>>>>>

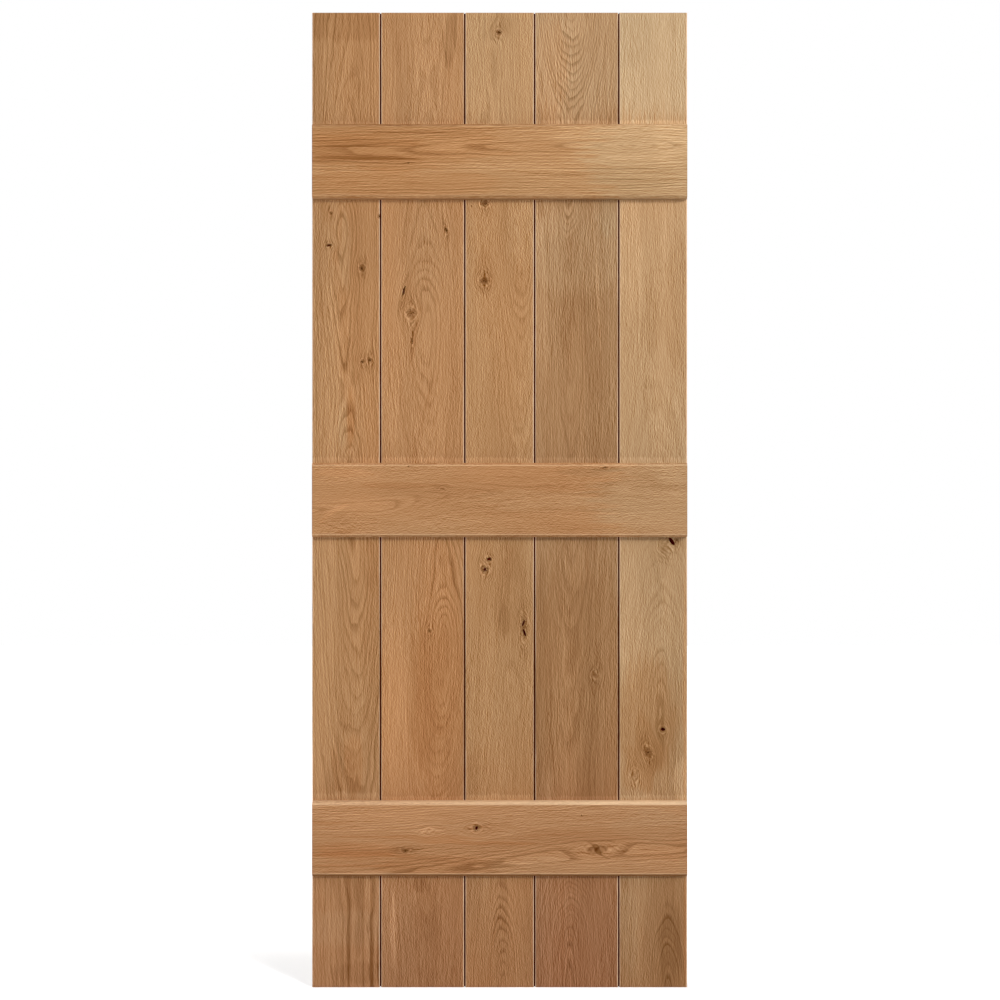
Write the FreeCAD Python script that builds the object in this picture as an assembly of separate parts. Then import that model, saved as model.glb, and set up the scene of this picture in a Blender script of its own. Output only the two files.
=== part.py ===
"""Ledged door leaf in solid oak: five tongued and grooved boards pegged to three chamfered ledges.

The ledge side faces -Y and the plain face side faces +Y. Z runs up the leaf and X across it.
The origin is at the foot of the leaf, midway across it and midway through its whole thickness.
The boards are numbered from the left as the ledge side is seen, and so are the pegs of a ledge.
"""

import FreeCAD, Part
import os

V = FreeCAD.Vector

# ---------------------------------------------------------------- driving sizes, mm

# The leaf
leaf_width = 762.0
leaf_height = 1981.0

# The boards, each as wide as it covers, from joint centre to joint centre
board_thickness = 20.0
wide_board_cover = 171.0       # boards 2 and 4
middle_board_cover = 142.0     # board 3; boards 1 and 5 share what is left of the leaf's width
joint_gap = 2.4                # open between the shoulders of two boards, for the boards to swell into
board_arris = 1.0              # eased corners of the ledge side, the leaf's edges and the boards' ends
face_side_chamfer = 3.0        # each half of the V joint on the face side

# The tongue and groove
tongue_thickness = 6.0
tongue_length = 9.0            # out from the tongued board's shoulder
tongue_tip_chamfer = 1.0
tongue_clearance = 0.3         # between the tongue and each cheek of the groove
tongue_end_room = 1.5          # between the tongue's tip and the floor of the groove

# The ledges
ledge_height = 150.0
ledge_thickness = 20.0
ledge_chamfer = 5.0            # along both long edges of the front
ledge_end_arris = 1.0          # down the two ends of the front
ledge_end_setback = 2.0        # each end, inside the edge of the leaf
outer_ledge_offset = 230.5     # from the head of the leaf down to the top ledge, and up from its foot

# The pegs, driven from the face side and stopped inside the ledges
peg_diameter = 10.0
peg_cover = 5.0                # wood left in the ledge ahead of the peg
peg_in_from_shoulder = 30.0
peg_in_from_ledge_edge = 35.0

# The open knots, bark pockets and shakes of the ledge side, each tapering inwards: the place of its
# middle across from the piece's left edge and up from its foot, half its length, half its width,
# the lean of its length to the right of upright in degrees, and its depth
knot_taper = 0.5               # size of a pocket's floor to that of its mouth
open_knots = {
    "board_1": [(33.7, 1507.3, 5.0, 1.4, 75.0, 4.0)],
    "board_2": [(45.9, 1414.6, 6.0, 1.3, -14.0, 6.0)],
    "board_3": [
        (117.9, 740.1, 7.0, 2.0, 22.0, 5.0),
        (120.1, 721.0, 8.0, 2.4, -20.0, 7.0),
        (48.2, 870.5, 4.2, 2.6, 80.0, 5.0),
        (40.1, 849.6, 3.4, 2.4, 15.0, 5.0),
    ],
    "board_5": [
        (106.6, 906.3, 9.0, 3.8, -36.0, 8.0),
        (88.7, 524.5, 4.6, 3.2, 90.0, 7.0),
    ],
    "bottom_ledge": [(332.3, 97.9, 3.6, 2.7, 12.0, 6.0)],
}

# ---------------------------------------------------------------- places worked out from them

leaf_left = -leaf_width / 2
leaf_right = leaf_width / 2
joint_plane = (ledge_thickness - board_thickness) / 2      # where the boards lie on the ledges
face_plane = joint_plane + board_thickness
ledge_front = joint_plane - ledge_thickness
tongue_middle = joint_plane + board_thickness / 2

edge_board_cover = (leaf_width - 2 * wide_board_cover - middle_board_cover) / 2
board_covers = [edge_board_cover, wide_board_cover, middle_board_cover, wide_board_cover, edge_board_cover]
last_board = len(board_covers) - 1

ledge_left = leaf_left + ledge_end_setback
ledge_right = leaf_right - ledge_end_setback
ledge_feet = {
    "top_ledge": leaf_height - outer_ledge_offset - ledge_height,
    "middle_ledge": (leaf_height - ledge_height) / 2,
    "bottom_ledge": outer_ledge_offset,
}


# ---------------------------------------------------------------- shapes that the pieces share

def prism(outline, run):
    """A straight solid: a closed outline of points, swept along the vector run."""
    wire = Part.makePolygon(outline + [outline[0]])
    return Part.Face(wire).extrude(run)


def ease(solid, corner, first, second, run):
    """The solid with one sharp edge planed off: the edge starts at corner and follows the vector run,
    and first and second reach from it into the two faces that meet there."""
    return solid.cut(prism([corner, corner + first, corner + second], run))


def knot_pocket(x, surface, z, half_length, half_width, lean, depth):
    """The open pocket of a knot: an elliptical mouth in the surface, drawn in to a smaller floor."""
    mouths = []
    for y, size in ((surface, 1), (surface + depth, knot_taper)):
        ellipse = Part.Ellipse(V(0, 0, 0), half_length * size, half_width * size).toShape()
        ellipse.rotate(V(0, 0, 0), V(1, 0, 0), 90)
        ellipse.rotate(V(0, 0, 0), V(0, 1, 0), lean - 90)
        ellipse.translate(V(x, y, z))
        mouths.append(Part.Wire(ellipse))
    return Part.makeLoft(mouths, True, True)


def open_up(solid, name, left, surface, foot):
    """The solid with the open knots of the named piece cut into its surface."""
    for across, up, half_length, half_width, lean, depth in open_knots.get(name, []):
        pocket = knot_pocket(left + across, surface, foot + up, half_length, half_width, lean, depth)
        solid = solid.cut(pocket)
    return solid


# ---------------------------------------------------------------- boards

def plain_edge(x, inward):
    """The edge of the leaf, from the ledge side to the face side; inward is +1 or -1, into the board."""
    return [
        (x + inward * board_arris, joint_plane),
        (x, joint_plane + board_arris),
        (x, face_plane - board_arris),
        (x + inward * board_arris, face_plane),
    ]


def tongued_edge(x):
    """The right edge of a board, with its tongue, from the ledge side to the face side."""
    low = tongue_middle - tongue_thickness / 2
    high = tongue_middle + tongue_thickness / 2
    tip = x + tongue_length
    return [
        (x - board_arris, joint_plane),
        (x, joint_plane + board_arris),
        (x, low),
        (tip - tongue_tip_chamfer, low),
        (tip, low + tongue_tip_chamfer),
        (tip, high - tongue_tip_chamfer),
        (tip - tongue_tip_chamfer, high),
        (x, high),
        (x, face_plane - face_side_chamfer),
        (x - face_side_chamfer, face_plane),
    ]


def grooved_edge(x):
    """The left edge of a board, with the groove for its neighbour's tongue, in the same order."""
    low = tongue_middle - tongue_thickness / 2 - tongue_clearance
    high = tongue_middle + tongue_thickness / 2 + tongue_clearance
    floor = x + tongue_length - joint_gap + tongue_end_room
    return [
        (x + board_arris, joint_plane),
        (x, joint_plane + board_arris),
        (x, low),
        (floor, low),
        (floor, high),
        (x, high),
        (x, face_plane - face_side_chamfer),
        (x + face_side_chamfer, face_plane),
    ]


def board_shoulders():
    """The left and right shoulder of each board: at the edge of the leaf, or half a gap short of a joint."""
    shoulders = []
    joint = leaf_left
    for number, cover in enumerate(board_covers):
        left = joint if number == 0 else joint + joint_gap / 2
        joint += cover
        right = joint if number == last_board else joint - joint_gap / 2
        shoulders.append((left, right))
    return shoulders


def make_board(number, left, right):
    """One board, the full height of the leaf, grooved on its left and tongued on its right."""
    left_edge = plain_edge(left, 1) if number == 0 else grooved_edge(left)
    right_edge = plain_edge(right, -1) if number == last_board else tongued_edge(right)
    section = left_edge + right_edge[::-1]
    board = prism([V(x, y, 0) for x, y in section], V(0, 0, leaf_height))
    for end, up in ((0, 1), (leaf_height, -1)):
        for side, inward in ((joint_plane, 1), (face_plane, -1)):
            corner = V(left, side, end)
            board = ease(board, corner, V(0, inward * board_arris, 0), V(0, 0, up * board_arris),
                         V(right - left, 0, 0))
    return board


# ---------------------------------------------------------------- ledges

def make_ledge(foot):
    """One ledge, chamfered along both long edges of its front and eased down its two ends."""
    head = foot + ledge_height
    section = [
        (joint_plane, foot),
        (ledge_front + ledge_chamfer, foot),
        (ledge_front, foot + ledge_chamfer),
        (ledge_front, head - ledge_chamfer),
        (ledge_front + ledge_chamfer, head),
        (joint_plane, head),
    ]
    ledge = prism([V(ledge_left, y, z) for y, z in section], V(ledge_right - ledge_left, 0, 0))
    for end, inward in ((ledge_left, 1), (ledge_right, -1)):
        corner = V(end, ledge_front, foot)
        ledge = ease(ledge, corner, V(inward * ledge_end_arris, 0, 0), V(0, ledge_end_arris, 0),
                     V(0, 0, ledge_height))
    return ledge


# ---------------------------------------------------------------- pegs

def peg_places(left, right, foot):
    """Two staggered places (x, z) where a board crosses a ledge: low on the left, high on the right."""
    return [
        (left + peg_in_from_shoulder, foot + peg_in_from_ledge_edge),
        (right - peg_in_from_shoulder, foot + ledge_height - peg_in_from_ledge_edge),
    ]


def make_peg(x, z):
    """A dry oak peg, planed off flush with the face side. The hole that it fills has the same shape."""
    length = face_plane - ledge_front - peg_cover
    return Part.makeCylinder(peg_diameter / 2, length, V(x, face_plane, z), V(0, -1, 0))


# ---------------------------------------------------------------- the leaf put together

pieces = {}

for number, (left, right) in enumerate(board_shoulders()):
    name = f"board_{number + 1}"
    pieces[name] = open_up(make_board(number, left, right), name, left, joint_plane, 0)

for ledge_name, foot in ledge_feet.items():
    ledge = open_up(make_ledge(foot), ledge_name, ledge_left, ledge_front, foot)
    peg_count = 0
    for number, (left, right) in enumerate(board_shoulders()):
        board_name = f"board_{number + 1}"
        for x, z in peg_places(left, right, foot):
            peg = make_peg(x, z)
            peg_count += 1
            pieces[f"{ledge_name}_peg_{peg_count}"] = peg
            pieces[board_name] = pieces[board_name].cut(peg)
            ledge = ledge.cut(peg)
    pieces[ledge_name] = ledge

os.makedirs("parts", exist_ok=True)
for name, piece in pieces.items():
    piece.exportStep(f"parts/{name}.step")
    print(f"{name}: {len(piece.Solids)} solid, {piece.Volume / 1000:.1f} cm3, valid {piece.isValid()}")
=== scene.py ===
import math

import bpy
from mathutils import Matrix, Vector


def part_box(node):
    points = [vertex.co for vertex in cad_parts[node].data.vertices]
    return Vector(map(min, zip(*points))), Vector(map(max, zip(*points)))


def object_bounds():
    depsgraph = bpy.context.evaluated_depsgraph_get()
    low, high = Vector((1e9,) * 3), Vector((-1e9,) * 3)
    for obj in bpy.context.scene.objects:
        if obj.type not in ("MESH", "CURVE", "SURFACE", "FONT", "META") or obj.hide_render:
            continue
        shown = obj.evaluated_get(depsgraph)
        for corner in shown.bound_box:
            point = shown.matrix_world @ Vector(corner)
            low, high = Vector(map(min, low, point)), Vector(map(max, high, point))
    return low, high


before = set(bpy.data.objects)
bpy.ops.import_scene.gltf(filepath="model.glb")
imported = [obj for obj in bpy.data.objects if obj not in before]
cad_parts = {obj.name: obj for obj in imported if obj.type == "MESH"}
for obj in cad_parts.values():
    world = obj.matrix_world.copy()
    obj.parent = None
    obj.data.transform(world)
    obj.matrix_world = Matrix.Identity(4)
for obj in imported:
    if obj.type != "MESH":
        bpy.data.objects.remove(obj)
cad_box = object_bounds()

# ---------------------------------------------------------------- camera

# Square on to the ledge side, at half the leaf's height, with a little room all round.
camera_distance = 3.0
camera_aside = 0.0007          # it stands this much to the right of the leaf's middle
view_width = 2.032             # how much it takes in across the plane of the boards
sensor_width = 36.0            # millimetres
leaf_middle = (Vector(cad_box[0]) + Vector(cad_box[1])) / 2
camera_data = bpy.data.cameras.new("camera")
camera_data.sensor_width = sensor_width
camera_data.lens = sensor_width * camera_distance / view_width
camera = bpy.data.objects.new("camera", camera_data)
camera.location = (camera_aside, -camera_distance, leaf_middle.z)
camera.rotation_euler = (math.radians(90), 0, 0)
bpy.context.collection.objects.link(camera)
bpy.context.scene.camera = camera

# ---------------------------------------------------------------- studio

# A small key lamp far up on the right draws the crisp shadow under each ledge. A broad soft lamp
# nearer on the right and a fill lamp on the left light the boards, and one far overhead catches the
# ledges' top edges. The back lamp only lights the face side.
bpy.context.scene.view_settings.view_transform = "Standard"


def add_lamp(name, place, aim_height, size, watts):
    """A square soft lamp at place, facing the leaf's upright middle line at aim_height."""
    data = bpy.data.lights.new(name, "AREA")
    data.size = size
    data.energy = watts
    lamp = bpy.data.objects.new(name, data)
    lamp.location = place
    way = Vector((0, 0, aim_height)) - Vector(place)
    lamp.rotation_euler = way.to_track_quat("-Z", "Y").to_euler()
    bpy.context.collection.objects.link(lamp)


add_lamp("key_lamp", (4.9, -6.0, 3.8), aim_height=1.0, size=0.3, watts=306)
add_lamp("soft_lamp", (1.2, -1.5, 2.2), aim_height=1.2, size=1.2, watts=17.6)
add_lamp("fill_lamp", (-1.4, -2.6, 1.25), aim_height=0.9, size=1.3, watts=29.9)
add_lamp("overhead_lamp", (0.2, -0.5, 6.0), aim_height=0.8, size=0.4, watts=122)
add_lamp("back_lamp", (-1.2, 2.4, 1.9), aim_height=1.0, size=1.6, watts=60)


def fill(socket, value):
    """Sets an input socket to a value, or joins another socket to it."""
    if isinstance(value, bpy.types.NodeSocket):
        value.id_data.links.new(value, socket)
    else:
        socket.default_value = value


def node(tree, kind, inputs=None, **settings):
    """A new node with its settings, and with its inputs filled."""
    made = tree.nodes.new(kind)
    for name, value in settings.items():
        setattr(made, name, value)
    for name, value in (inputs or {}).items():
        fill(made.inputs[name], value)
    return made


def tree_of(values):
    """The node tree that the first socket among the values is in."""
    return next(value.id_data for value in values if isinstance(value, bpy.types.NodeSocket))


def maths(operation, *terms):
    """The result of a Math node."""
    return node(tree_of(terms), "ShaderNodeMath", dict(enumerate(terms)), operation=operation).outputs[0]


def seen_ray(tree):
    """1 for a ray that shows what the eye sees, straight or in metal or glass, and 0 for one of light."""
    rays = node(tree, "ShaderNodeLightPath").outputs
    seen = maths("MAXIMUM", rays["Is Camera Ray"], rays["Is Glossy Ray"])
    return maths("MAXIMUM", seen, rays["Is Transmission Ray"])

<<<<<

# Exercise:
Extract exactly and only these lines: the line containing "for ledge_name, foot", the line containing "point = shown.matrix_world", and every line between them.

# Correct answer:
for ledge_name, foot in ledge_feet.items():
    ledge = open_up(make_ledge(foot), ledge_name, ledge_left, ledge_front, foot)
    peg_count = 0
    for number, (left, right) in enumerate(board_shoulders()):
        board_name = f"board_{number + 1}"
        for x, z in peg_places(left, right, foot):
            peg = make_peg(x, z)
            peg_count += 1
            pieces[f"{ledge_name}_peg_{peg_count}"] = peg
            pieces[board_name] = pieces[board_name].cut(peg)
            ledge = ledge.cut(peg)
    pieces[ledge_name] = ledge

os.makedirs("parts", exist_ok=True)
for name, piece in pieces.items():
    piece.exportStep(f"parts/{name}.step")
    print(f"{name}: {len(piece.Solids)} solid, {piece.Volume / 1000:.1f} cm3, valid {piece.isValid()}")
=== scene.py ===
import math

import bpy
from mathutils import Matrix, Vector


def part_box(node):
    points = [vertex.co for vertex in cad_parts[node].data.vertices]
    return Vector(map(min, zip(*points))), Vector(map(max, zip(*points)))


def object_bounds():
    depsgraph = bpy.context.evaluated_depsgraph_get()
    low, high = Vector((1e9,) * 3), Vector((-1e9,) * 3)
    for obj in bpy.context.scene.objects:
        if obj.type not in ("MESH", "CURVE", "SURFACE", "FONT", "META") or obj.hide_render:
            continue
        shown = obj.evaluated_get(depsgraph)
        for corner in shown.bound_box:
            point = shown.matrix_world @ Vector(corner)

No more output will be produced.